A demonstration at the Quantum3D booth at AUSA made me even more of a believer. The heart of Land Warrior is the computer, which provides the essential real-time 2-D and 3-D graphics — in effect fulfilling the C4ISR mission by giving the troops in the field critical situational awareness and then sharing that awareness with commanders back at headquarters.
The original Land Warrior was only a Pentium-based 200-MHz computer that lacked these 2-D and 3-D graphics, explains Thomas McAfee, Quantum's director of embedded programs. His company had built more-advanced tactical computers for such aircraft programs as the F-22 jet fighter, Apache Longbow attack helicopter; and F/A-18E/F fighter-bomber, and then transferred that technology to the Land Warrior application.
The program, which company officials call Thermite, is only beginning to pick up momentum. Quantum3D signed a development contract in April with the Orlando, Fla.-based Simulation & Training Technology Center of the Army Research, Development, and Engineering Command, and is currently in the second phase of the program.
In a way, Thermite strikes me as the missing piece in the puzzle. For openers, it's a commercial off-the-shelf (COTS) product in which a 1-GHz central processor is packaged in an aluminum alloy enclosure with a 512-megabyte memory and a 20-gigabyte shock-mounted disk drive. Both hard-wired and wireless modes are available.
"In effect, we shrank the technology," McAfee says. "The whole computer weighs just 27 ounces," which does not include the PCMCIA cards or the standard-issue BA5590 battery. Weight was a critical consideration in the original Land Warrior concept. The troops — understandably — grumbled about putting one more piece of hardware on their backs.

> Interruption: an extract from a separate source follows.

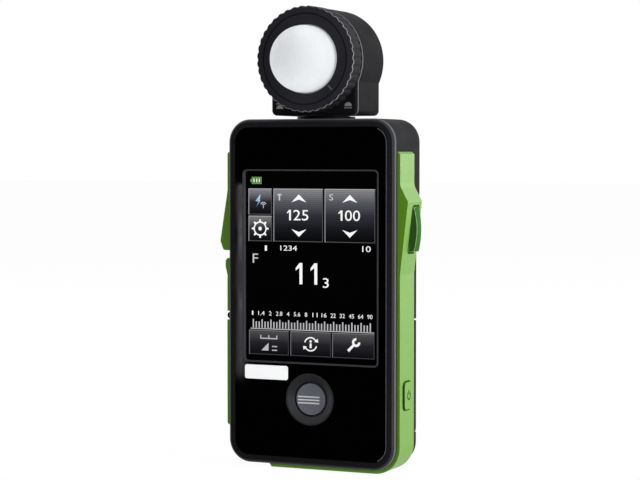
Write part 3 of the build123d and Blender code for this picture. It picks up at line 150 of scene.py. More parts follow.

The batteries are another problem. They have long been the Achilles' heel of portable equipment. That situation hasn't changed. "Battery life is the killer," McAfee notes. "Anybody can build a refrigerator. The trick is to make one work."
That situation isn't likely to change anytime soon, either, without some major attention at the highest levels of the military and aerospace hierarchy. Twenty years ago NASA, which obviously has an even bigger problem with battery life, launched a program to advance this technology. The project was assigned to the Goddard Space Flight Center in Greenbelt, Md., as the lead NASA center. Nothing came of it. Maybe it's time to rethink that problem and put some serious muscle into it.
The alternative — or at least a partial remedy — is to continue to reduce power consumption of advanced electronic devices. That's almost a standard operating procedure in the COTS world. It should be for the military, too. Another approach, and one employed in Thermite and other such systems, is to power-down idle portions of the system.
Also of concern in any deployed tactical system is its ability to support a broad range of operating systems due to their open architectures. This points to Windows and Linux at a minimum, but it also involves the specialized battlefield and embedded training operating systems of the various platform prime contractors.
What I found particularly refreshing about the Quantum3D presentation is the company's pricing for the Thermite line, which will be available in industrial and full-military versions. The units cost $9,999 each, and will start shipping later this year.
I think that most taxpayers would agree that's money well spent. I have never — to use the Civil War term for going into battle — "seen the elephant." If I were to encounter one, however, I would want something like Land Warrior on my side.
Defense Secretary Donald Rumsfeld and his team at the U.S. Department of Defense talk a lot about transformation. Let's hear a little more about implementation.